### GOAL
Output every line below without omitting or altering anything.
-------- DATASET EXCERPT --------
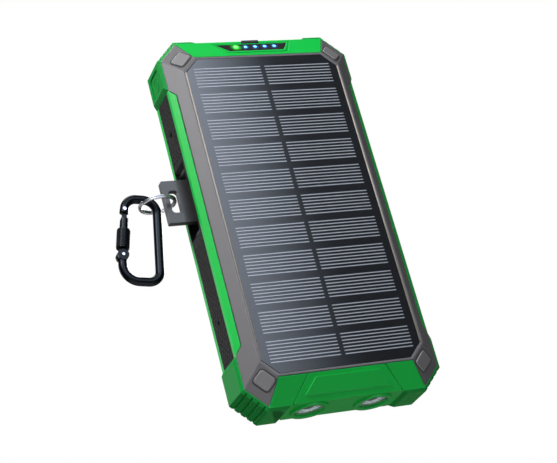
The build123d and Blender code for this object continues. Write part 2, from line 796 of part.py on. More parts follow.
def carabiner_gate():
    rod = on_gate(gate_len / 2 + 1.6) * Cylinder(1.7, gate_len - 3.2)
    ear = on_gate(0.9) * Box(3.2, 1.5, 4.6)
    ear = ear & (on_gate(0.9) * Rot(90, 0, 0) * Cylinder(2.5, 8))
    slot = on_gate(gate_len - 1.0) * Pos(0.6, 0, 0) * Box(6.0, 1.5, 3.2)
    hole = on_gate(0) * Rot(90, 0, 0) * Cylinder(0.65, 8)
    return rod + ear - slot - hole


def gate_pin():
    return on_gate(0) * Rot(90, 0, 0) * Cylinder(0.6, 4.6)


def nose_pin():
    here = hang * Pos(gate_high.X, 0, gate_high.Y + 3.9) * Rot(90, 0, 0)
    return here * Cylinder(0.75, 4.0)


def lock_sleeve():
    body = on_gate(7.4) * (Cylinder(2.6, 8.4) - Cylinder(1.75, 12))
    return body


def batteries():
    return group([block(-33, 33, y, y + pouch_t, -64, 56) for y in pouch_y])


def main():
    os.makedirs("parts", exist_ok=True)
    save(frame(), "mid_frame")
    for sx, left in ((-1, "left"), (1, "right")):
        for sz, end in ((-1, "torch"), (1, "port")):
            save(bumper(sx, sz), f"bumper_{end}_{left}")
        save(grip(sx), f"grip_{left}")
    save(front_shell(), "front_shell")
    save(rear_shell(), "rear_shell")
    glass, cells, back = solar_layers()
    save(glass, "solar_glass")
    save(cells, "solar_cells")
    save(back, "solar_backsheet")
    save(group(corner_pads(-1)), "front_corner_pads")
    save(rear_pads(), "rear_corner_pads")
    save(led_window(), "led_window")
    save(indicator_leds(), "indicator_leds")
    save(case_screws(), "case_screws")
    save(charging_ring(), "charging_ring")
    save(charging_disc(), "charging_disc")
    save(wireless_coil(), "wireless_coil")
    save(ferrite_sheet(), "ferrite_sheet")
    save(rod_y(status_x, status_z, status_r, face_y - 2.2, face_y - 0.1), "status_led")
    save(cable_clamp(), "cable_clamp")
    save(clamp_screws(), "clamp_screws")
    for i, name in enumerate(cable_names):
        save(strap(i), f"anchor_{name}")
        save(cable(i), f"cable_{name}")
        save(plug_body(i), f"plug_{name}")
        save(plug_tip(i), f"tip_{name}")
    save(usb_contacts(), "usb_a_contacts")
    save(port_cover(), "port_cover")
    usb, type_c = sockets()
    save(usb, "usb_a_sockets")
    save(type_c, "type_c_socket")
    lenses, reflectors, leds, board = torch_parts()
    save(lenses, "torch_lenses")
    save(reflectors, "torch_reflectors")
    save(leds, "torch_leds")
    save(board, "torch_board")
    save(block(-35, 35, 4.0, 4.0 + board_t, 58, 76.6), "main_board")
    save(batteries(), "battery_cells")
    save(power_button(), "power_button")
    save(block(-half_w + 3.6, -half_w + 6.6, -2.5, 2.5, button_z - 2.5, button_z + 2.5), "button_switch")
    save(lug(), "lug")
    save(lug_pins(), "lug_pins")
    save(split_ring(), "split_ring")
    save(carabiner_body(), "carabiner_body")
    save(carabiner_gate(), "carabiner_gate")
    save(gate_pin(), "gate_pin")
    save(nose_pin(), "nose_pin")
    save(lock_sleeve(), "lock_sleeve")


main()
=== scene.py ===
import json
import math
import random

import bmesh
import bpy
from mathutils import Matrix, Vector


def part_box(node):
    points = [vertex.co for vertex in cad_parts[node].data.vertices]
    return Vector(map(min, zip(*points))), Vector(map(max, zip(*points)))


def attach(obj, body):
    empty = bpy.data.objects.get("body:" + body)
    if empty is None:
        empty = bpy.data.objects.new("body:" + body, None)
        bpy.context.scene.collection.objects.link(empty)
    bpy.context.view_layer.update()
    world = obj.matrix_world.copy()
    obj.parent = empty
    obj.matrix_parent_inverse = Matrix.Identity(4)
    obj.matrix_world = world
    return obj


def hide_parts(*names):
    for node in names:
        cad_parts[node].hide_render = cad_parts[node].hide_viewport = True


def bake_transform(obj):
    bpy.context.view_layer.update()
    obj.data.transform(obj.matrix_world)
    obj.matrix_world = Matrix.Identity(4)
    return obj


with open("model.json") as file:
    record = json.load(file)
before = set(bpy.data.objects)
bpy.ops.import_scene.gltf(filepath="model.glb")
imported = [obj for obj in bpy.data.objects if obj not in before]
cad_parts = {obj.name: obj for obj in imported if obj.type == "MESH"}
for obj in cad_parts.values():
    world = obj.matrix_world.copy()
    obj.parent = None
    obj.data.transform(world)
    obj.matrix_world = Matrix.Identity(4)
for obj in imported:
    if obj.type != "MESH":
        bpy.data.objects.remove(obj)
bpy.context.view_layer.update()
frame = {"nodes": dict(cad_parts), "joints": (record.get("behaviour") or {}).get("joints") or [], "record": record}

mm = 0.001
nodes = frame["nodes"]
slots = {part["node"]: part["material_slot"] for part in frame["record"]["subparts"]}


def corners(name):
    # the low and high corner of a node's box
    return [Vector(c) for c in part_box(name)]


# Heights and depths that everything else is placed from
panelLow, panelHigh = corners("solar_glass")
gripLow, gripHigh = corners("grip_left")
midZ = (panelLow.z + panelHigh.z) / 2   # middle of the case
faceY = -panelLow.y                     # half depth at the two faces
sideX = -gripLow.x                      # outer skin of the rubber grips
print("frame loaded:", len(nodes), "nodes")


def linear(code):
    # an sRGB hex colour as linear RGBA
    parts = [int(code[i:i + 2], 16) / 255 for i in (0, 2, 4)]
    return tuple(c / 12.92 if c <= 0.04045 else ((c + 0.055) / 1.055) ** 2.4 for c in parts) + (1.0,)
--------
### RESULT
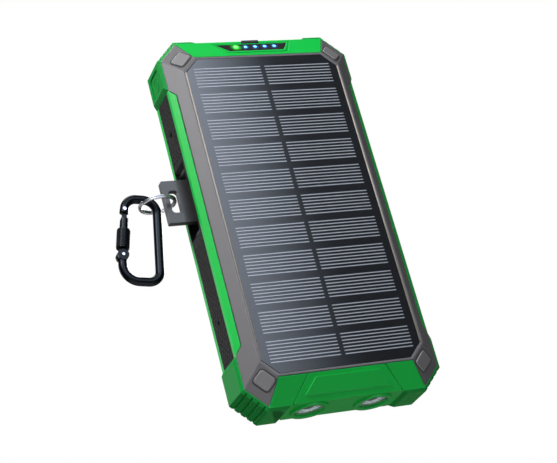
The build123d and Blender code for this object continues. Write part 2, from line 796 of part.py on. More parts follow.
def carabiner_gate():
    rod = on_gate(gate_len / 2 + 1.6) * Cylinder(1.7, gate_len - 3.2)
    ear = on_gate(0.9) * Box(3.2, 1.5, 4.6)
    ear = ear & (on_gate(0.9) * Rot(90, 0, 0) * Cylinder(2.5, 8))
    slot = on_gate(gate_len - 1.0) * Pos(0.6, 0, 0) * Box(6.0, 1.5, 3.2)
    hole = on_gate(0) * Rot(90, 0, 0) * Cylinder(0.65, 8)
    return rod + ear - slot - hole


def gate_pin():
    return on_gate(0) * Rot(90, 0, 0) * Cylinder(0.6, 4.6)


def nose_pin():
    here = hang * Pos(gate_high.X, 0, gate_high.Y + 3.9) * Rot(90, 0, 0)
    return here * Cylinder(0.75, 4.0)


def lock_sleeve():
    body = on_gate(7.4) * (Cylinder(2.6, 8.4) - Cylinder(1.75, 12))
    return body


def batteries():
    return group([block(-33, 33, y, y + pouch_t, -64, 56) for y in pouch_y])


def main():
    os.makedirs("parts", exist_ok=True)
    save(frame(), "mid_frame")
    for sx, left in ((-1, "left"), (1, "right")):
        for sz, end in ((-1, "torch"), (1, "port")):
            save(bumper(sx, sz), f"bumper_{end}_{left}")
        save(grip(sx), f"grip_{left}")
    save(front_shell(), "front_shell")
    save(rear_shell(), "rear_shell")
    glass, cells, back = solar_layers()
    save(glass, "solar_glass")
    save(cells, "solar_cells")
    save(back, "solar_backsheet")
    save(group(corner_pads(-1)), "front_corner_pads")
    save(rear_pads(), "rear_corner_pads")
    save(led_window(), "led_window")
    save(indicator_leds(), "indicator_leds")
    save(case_screws(), "case_screws")
    save(charging_ring(), "charging_ring")
    save(charging_disc(), "charging_disc")
    save(wireless_coil(), "wireless_coil")
    save(ferrite_sheet(), "ferrite_sheet")
    save(rod_y(status_x, status_z, status_r, face_y - 2.2, face_y - 0.1), "status_led")
    save(cable_clamp(), "cable_clamp")
    save(clamp_screws(), "clamp_screws")
    for i, name in enumerate(cable_names):
        save(strap(i), f"anchor_{name}")
        save(cable(i), f"cable_{name}")
        save(plug_body(i), f"plug_{name}")
        save(plug_tip(i), f"tip_{name}")
    save(usb_contacts(), "usb_a_contacts")
    save(port_cover(), "port_cover")
    usb, type_c = sockets()
    save(usb, "usb_a_sockets")
    save(type_c, "type_c_socket")
    lenses, reflectors, leds, board = torch_parts()
    save(lenses, "torch_lenses")
    save(reflectors, "torch_reflectors")
    save(leds, "torch_leds")
    save(board, "torch_board")
    save(block(-35, 35, 4.0, 4.0 + board_t, 58, 76.6), "main_board")
    save(batteries(), "battery_cells")
    save(power_button(), "power_button")
    save(block(-half_w + 3.6, -half_w + 6.6, -2.5, 2.5, button_z - 2.5, button_z + 2.5), "button_switch")
    save(lug(), "lug")
    save(lug_pins(), "lug_pins")
    save(split_ring(), "split_ring")
    save(carabiner_body(), "carabiner_body")
    save(carabiner_gate(), "carabiner_gate")
    save(gate_pin(), "gate_pin")
    save(nose_pin(), "nose_pin")
    save(lock_sleeve(), "lock_sleeve")


main()
=== scene.py ===
import json
import math
import random

import bmesh
import bpy
from mathutils import Matrix, Vector


def part_box(node):
    points = [vertex.co for vertex in cad_parts[node].data.vertices]
    return Vector(map(min, zip(*points))), Vector(map(max, zip(*points)))


def attach(obj, body):
    empty = bpy.data.objects.get("body:" + body)
    if empty is None:
        empty = bpy.data.objects.new("body:" + body, None)
        bpy.context.scene.collection.objects.link(empty)
    bpy.context.view_layer.update()
    world = obj.matrix_world.copy()
    obj.parent = empty
    obj.matrix_parent_inverse = Matrix.Identity(4)
    obj.matrix_world = world
    return obj


def hide_parts(*names):
    for node in names:
        cad_parts[node].hide_render = cad_parts[node].hide_viewport = True


def bake_transform(obj):
    bpy.context.view_layer.update()
    obj.data.transform(obj.matrix_world)
    obj.matrix_world = Matrix.Identity(4)
    return obj


with open("model.json") as file:
    record = json.load(file)
before = set(bpy.data.objects)
bpy.ops.import_scene.gltf(filepath="model.glb")
imported = [obj for obj in bpy.data.objects if obj not in before]
cad_parts = {obj.name: obj for obj in imported if obj.type == "MESH"}
for obj in cad_parts.values():
    world = obj.matrix_world.copy()
    obj.parent = None
    obj.data.transform(world)
    obj.matrix_world = Matrix.Identity(4)
for obj in imported:
    if obj.type != "MESH":
        bpy.data.objects.remove(obj)
bpy.context.view_layer.update()
frame = {"nodes": dict(cad_parts), "joints": (record.get("behaviour") or {}).get("joints") or [], "record": record}

mm = 0.001
nodes = frame["nodes"]
slots = {part["node"]: part["material_slot"] for part in frame["record"]["subparts"]}


def corners(name):
    # the low and high corner of a node's box
    return [Vector(c) for c in part_box(name)]


# Heights and depths that everything else is placed from
panelLow, panelHigh = corners("solar_glass")
gripLow, gripHigh = corners("grip_left")
midZ = (panelLow.z + panelHigh.z) / 2   # middle of the case
faceY = -panelLow.y                     # half depth at the two faces
sideX = -gripLow.x                      # outer skin of the rubber grips
print("frame loaded:", len(nodes), "nodes")


def linear(code):
    # an sRGB hex colour as linear RGBA
    parts = [int(code[i:i + 2], 16) / 255 for i in (0, 2, 4)]
    return tuple(c / 12.92 if c <= 0.04045 else ((c + 0.055) / 1.055) ** 2.4 for c in parts) + (1.0,)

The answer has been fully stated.